PROBLEM TO WORK ON:
Return, exactly as written, the run of lines that begins at the line containing "parts = collect_case()" and ends at the line containing "cad_parts[node].hide_render = cad_parts[node].hide_viewport". Nothing outside that run belongs in the answer.

GIVEN DATA:

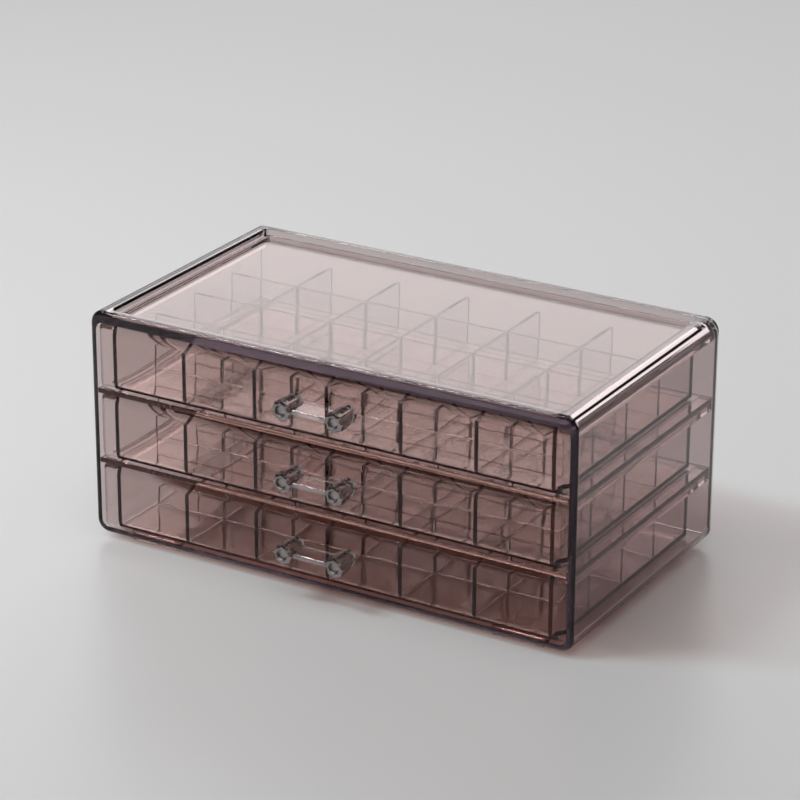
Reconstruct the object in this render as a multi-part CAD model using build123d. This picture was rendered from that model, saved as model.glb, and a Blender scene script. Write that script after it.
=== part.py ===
from build123d import *
import os

# A clear tinted jewellery organizer with three drawers, in millimetres.
# X runs to the right, Y to the back and Z up. The origin lies on the table,
# under the middle of the whole object, its handles included.

# Case
case_width = 235.0
case_depth = 130.0
side_wall = 3.0
bottom_panel = 3.0
top_panel = 2.2
back_panel = 3.0
shelf_thickness = 2.4
bay_height = 30.1
outer_corner_radius = 6.0
inner_corner_radius = 2.5
back_edge_radius = 1.5

# Sunk field in the top, where the feet of a second case would nest
recess_depth = 3.2
rim_side = 8.3
rim_front = 4.0
recess_corner_radius = 3.0

# Feet
foot_length = 27.0
foot_width = 6.0
foot_height = 2.5
foot_inset_x = 14.0
foot_inset_y = 4.6

# Guide rails under the shelves and under the top
rail_height = 3.8

# Drawer front
front_thickness = 3.2
front_bevel_width = 3.8
front_bevel_depth = 2.2

# Drawer tray, with the gaps that it leaves in its bay
tray_side_gap = 7.2
tray_top_gap = 0.5
tray_back_gap = 5.0
tray_wall = 2.0
tray_floor = 1.6

# Strips that divide the tray, and how far they stay below its walls
strip_thickness = 2.0
strip_drop = 5.6
column_count = 6
row_count = 4

# Handle
knob_spacing = 25.4
knob_length = 13.5
knob_radius = 4.7
knob_tail_radius = 4.3
knob_face_radius = 3.5
knob_groove_radius = 3.3
knob_foot_radius = 3.0
knob_nose_length = 0.9
knob_groove_start = 3.0
knob_groove_end = 4.2
knob_step = 0.2
knob_foot_length = 0.8
knob_sides = 8
bar_thickness = 2.3
bar_depth = 9.4
bar_setback = 1.3
bar_edge_radius = 0.4
handle_rise = 0.6

# Clearances
slide_clearance = 0.3
front_clearance = 0.3
rail_clearance = 0.5
lap_clearance = 0.1
strip_end_clearance = 0.2

drawer_names = ("lower", "middle", "upper")
drawer_count = len(drawer_names)

# Case, worked out
opening_width = case_width - 2 * side_wall
stack_height = drawer_count * bay_height + (drawer_count - 1) * shelf_thickness
case_height = bottom_panel + stack_height + top_panel + recess_depth
case_front = knob_length - (case_depth + knob_length) / 2
case_back = case_front + case_depth
case_middle = (case_front + case_back) / 2
case_bottom = foot_height
case_top = case_bottom + case_height
opening_bottom = case_bottom + bottom_panel
opening_top = opening_bottom + stack_height
opening_middle = (opening_bottom + opening_top) / 2
inner_back = case_back - back_panel
bay_pitch = bay_height + shelf_thickness

# Drawer, worked out
front_width = opening_width - 2 * front_clearance
front_height = bay_height - slide_clearance - front_clearance
front_corner_radius = inner_corner_radius - front_clearance
tray_width = opening_width - 2 * tray_side_gap
tray_wall_height = bay_height - slide_clearance - tray_top_gap
tray_start = case_front + front_thickness
tray_end = inner_back - tray_back_gap
tray_depth = tray_end - tray_start
tray_inside_width = tray_width - 2 * tray_wall
tray_inside_depth = tray_depth - tray_wall
strip_height = tray_wall_height - strip_drop - tray_floor
column_pitch = (tray_inside_width + strip_thickness) / column_count
row_pitch = (tray_inside_depth + strip_thickness) / row_count
rail_start = case_front + front_thickness + slide_clearance
rail_width = tray_side_gap - rail_clearance


def bay_floor(level):
    """Height of the surface that a drawer at this level slides on."""
    return opening_bottom + level * bay_pitch


def drawer_base(level):
    """Height of the underside of a drawer at this level."""
    return bay_floor(level) + slide_clearance


def block(x_low, x_high, y_low, y_high, z_low, z_high):
    """A box between two opposite corners."""
    size = (x_high - x_low, y_high - y_low, z_high - z_low)
    centre = ((x_low + x_high) / 2, (y_low + y_high) / 2, (z_low + z_high) / 2)
    return Pos(*centre) * Box(*size)


def plate_facing_front(width, height, radius, y_low, y_high, z_middle):
    """A plate with rounded corners that stands across the depth."""
    plane = Plane(origin=(0, y_high, z_middle), x_dir=(1, 0, 0), z_dir=(0, -1, 0))
    return extrude(plane * RectangleRounded(width, height, radius), y_high - y_low)


def make_case_shell():
    """Sides, bottom and top in one sleeve, open at the front and the back."""
    middle = case_bottom + case_height / 2
    sleeve = plate_facing_front(
        case_width, case_height, outer_corner_radius, case_front, case_back, middle
    )
    back_edges = sleeve.faces().sort_by(Axis.Y)[-1].edges()
    sleeve = fillet(back_edges, back_edge_radius)
    sleeve -= plate_facing_front(
        opening_width, stack_height, inner_corner_radius, case_front, case_back, opening_middle
    )
    recess_plan = RectangleRounded(
        case_width - 2 * rim_side, case_depth - 2 * rim_front, recess_corner_radius
    )
    recess = extrude(Pos(0, case_middle, case_top - recess_depth) * recess_plan, recess_depth)
    return sleeve - recess


def make_back_panel():
    """Pane that closes the sleeve at the back."""
    return plate_facing_front(
        opening_width, stack_height, inner_corner_radius, inner_back, case_back, opening_middle
    )


def make_shelf(level):
    """Shelf under the drawer at this level."""
    top = bay_floor(level)
    half = opening_width / 2
    return block(-half, half, case_front, inner_back, top - shelf_thickness, top)


def make_rail(level, side):
    """Guide rail in an upper corner of a bay; side is -1 on the left, 1 on the right."""
    wall_x = side * opening_width / 2
    free_x = wall_x - side * rail_width
    top = bay_floor(level) + bay_height
    rail = block(
        min(wall_x, free_x), max(wall_x, free_x), rail_start, inner_back, top - rail_height, top
    )
    if level == drawer_count - 1:
        corner_edge = rail.edges().filter_by(Axis.Y).sort_by(
            lambda edge: side * edge.center().X + edge.center().Z
        )[-1]
        rail = fillet(corner_edge, inner_corner_radius)
    return rail


def make_foot(side, end):
    """Pad under one corner; side is -1 on the left, end is -1 at the front."""
    x = side * (case_width / 2 - foot_inset_x - foot_length / 2)
    y = case_middle + end * (case_depth / 2 - foot_inset_y - foot_width / 2)
    return extrude(Pos(x, y, 0) * SlotOverall(foot_length, foot_width), foot_height)


def make_front(level):
    """Drawer front, bevelled all round its outer face."""
    base = drawer_base(level)
    middle = base + front_height / 2
    edge_y = case_front + front_bevel_depth
    slab = block(
        -front_width / 2, front_width / 2, edge_y, tray_start, base, base + front_height
    )
    wide = Plane(origin=(0, edge_y, middle), x_dir=(1, 0, 0), z_dir=(0, -1, 0))
    narrow = Plane(origin=(0, case_front, middle), x_dir=(1, 0, 0), z_dir=(0, -1, 0))
    bevel = loft(
        [
            wide * Rectangle(front_width, front_height),
            narrow * Rectangle(
                front_width - 2 * front_bevel_width, front_height - 2 * front_bevel_width
            ),
        ],
        ruled=True,
    )
    outline = plate_facing_front(
        front_width, front_height, front_corner_radius, case_front, tray_start, middle
    )
    return (slab + bevel) & outline


def make_tray(level):
    """Floor, two sides and a back; the drawer front closes the fourth side."""
    base = drawer_base(level)
    half = tray_width / 2
    inside = tray_inside_width / 2
    body = block(-half, half, tray_start, tray_end, base, base + tray_wall_height)
    hollow = block(
        -inside, inside, tray_start, tray_end - tray_wall, base + tray_floor, base + tray_wall_height
    )
    return body - hollow


def column_x(index):
    """Middle of the long strip with this number, counted from the left."""
    return -tray_inside_width / 2 - strip_thickness / 2 + index * column_pitch


def row_y(index):
    """Middle of the cross strip with this number, counted from the front."""
    return tray_start - strip_thickness / 2 + index * row_pitch


def make_long_strip(level, index):
    """Strip from front to back, slotted from above at each cross strip."""
    floor = drawer_base(level) + tray_floor
    half = strip_thickness / 2
    slot = strip_thickness / 2 + lap_clearance
    x = column_x(index)
    top = floor + strip_height
    y_low = tray_start + strip_end_clearance
    y_high = tray_end - tray_wall - strip_end_clearance
    strip = block(x - half, x + half, y_low, y_high, floor, top)
    for row in range(1, row_count):
        y = row_y(row)
        strip -= block(x - half, x + half, y - slot, y + slot, floor + strip_height / 2, top)
    return strip


def make_cross_strip(level, index):
    """Strip from side to side, slotted from below at each long strip."""
    floor = drawer_base(level) + tray_floor
    half = strip_thickness / 2
    slot = strip_thickness / 2 + lap_clearance
    y = row_y(index)
    reach = tray_inside_width / 2 - strip_end_clearance
    lap_height = floor + strip_height / 2 + lap_clearance
    strip = block(-reach, reach, y - half, y + half, floor, floor + strip_height)
    for column in range(1, column_count):
        x = column_x(column)
        strip -= block(x - slot, x + slot, y - half, y + half, floor, lap_height)
    return strip


def handle_height(level):
    """Height of the handle's middle line."""
    return drawer_base(level) + front_height / 2 + handle_rise


def make_knob(level, side):
    """Faceted knob with a groove, from its foot on the drawer front to its nose."""
    stations = (
        (0.0, knob_foot_radius),
        (knob_foot_length, knob_foot_radius),
        (knob_foot_length + knob_step, knob_tail_radius),
        (knob_groove_start, knob_tail_radius),
        (knob_groove_start + knob_step, knob_groove_radius),
        (knob_groove_end - knob_step, knob_groove_radius),
        (knob_groove_end, knob_tail_radius),
        (knob_length - knob_nose_length, knob_radius),
        (knob_length, knob_face_radius),
    )
    x = side * knob_spacing / 2
    z = handle_height(level)
    sections = []
    for distance, radius in stations:
        plane = Plane(origin=(x, case_front - distance, z), x_dir=(1, 0, 0), z_dir=(0, -1, 0))
        octagon = RegularPolygon(radius, knob_sides, rotation=180 / knob_sides)
        sections.append(plane * octagon)
    return loft(sections, ruled=True)


def make_handle_bar(level):
    """Flat strip between the two knobs, cut to their facets."""
    z = handle_height(level)
    half = knob_spacing / 2
    y_low = case_front - knob_length + bar_setback
    bar = block(
        -half, half, y_low, y_low + bar_depth, z - bar_thickness / 2, z + bar_thickness / 2
    )
    bar = fillet(bar.edges().filter_by(Axis.X), bar_edge_radius)
    return bar - make_knob(level, -1) - make_knob(level, 1)


def collect_case():
    """Every piece of the case, by node name."""
    pieces = {"case_shell": make_case_shell(), "back_panel": make_back_panel()}
    for level in range(1, drawer_count):
        pieces[f"{drawer_names[level]}_shelf"] = make_shelf(level)
    for level, name in enumerate(drawer_names):
        pieces[f"{name}_rail_left"] = make_rail(level, -1)
        pieces[f"{name}_rail_right"] = make_rail(level, 1)
    for end, end_name in ((-1, "front"), (1, "back")):
        pieces[f"foot_{end_name}_left"] = make_foot(-1, end)
        pieces[f"foot_{end_name}_right"] = make_foot(1, end)
    return pieces


def collect_drawer(level):
    """Every piece of one drawer, by node name."""
    name = drawer_names[level]
    pieces = {f"{name}_front": make_front(level), f"{name}_tray": make_tray(level)}
    for column in range(1, column_count):
        pieces[f"{name}_long_strip_{column}"] = make_long_strip(level, column)
    for row in range(1, row_count):
        pieces[f"{name}_cross_strip_{row}"] = make_cross_strip(level, row)
    pieces[f"{name}_handle_bar"] = make_handle_bar(level)
    pieces[f"{name}_knob_left"] = make_knob(level, -1)
    pieces[f"{name}_knob_right"] = make_knob(level, 1)
    return pieces


parts = collect_case()
for drawer_level in range(drawer_count):
    parts.update(collect_drawer(drawer_level))

os.makedirs("parts", exist_ok=True)
for node, shape in parts.items():
    export_step(shape, f"parts/{node}.step")
print(len(parts), "pieces; case height", case_height, "mm; front of the case at y =", case_front)
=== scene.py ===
"""Looks of a clear tinted jewellery organizer with three drawers, built around its frame.

Every piece is modelled at the place that the frame gives it. The sleeve fills its solid, and the
pieces inside it and the handles are a hair smaller than theirs, so that pieces that touch keep a
thin line of air between them, as glued and stacked plastic does.
"""
import logging
import math
from collections.abc import Callable
from dataclasses import dataclass, field
from enum import Enum

import bmesh
import bpy
from mathutils import Matrix, Quaternion, Vector


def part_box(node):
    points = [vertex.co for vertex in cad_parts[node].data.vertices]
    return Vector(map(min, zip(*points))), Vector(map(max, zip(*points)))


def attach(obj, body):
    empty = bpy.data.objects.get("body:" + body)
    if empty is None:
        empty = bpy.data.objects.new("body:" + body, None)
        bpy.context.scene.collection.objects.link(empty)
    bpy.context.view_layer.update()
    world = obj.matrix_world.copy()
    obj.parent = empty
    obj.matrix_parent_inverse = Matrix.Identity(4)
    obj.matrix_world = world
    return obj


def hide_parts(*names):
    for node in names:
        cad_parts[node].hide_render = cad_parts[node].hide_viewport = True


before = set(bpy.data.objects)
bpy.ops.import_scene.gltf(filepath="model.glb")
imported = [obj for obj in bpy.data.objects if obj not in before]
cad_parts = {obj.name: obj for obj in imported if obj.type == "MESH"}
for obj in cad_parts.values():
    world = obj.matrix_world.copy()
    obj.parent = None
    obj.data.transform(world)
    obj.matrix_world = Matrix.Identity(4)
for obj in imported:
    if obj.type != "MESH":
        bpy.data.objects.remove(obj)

LOG = logging.getLogger("organizer")
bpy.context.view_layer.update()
MM = 0.001
AIR = 0.06 * MM
HAIR = 0.1 * MM
PAST = 1.0 * MM
STRAIGHT = 0.99
DRAWERS = ("lower", "middle", "upper")

Piece = bpy.types.Object
Look = bpy.types.Material
Element = bmesh.types.BMVert | bmesh.types.BMEdge | bmesh.types.BMFace
EdgeTest = Callable[[Vector, Vector], bool]


class Side(Enum):
    """Left or right, as seen from the front."""

    LEFT = -1
    RIGHT = 1


class Axis(Enum):
    """The three directions of the frame."""

    X = 0
    Y = 1
    Z = 2


class Kind(Enum):
    """What is picked in edit mode."""

    VERT = "VERT"
    EDGE = "EDGE"
    FACE = "FACE"


class Shaping(Enum):
    """What a second shape does to a piece."""

    CUT_AWAY = "DIFFERENCE"
    KEEP_INSIDE = "INTERSECT"


class Strip(Enum):
    """The two sorts of dividing strips."""

    LONG = "long_strip"
    CROSS = "cross_strip"


class Slot(Enum):
    """Names of material slots."""

    CASE = "case_clear_tint"
    FEET = "feet_clear_tint"
    DRAWER = "drawer_clear_tint"
    STRIP = "strip_clear_tint"
    HANDLE = "handle_clear_tint"


# Bench work


def alone(piece: Piece) -> None:
    """Selects one piece and nothing else.

    Args:
        piece: The piece to work on.
    """
    bpy.ops.object.select_all(action="DESELECT")
    piece.select_set(True)
    bpy.context.view_layer.objects.active = piece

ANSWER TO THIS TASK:
parts = collect_case()
for drawer_level in range(drawer_count):
    parts.update(collect_drawer(drawer_level))

os.makedirs("parts", exist_ok=True)
for node, shape in parts.items():
    export_step(shape, f"parts/{node}.step")
print(len(parts), "pieces; case height", case_height, "mm; front of the case at y =", case_front)
=== scene.py ===
"""Looks of a clear tinted jewellery organizer with three drawers, built around its frame.

Every piece is modelled at the place that the frame gives it. The sleeve fills its solid, and the
pieces inside it and the handles are a hair smaller than theirs, so that pieces that touch keep a
thin line of air between them, as glued and stacked plastic does.
"""
import logging
import math
from collections.abc import Callable
from dataclasses import dataclass, field
from enum import Enum

import bmesh
import bpy
from mathutils import Matrix, Quaternion, Vector


def part_box(node):
    points = [vertex.co for vertex in cad_parts[node].data.vertices]
    return Vector(map(min, zip(*points))), Vector(map(max, zip(*points)))


def attach(obj, body):
    empty = bpy.data.objects.get("body:" + body)
    if empty is None:
        empty = bpy.data.objects.new("body:" + body, None)
        bpy.context.scene.collection.objects.link(empty)
    bpy.context.view_layer.update()
    world = obj.matrix_world.copy()
    obj.parent = empty
    obj.matrix_parent_inverse = Matrix.Identity(4)
    obj.matrix_world = world
    return obj


def hide_parts(*names):
    for node in names:
        cad_parts[node].hide_render = cad_parts[node].hide_viewport = True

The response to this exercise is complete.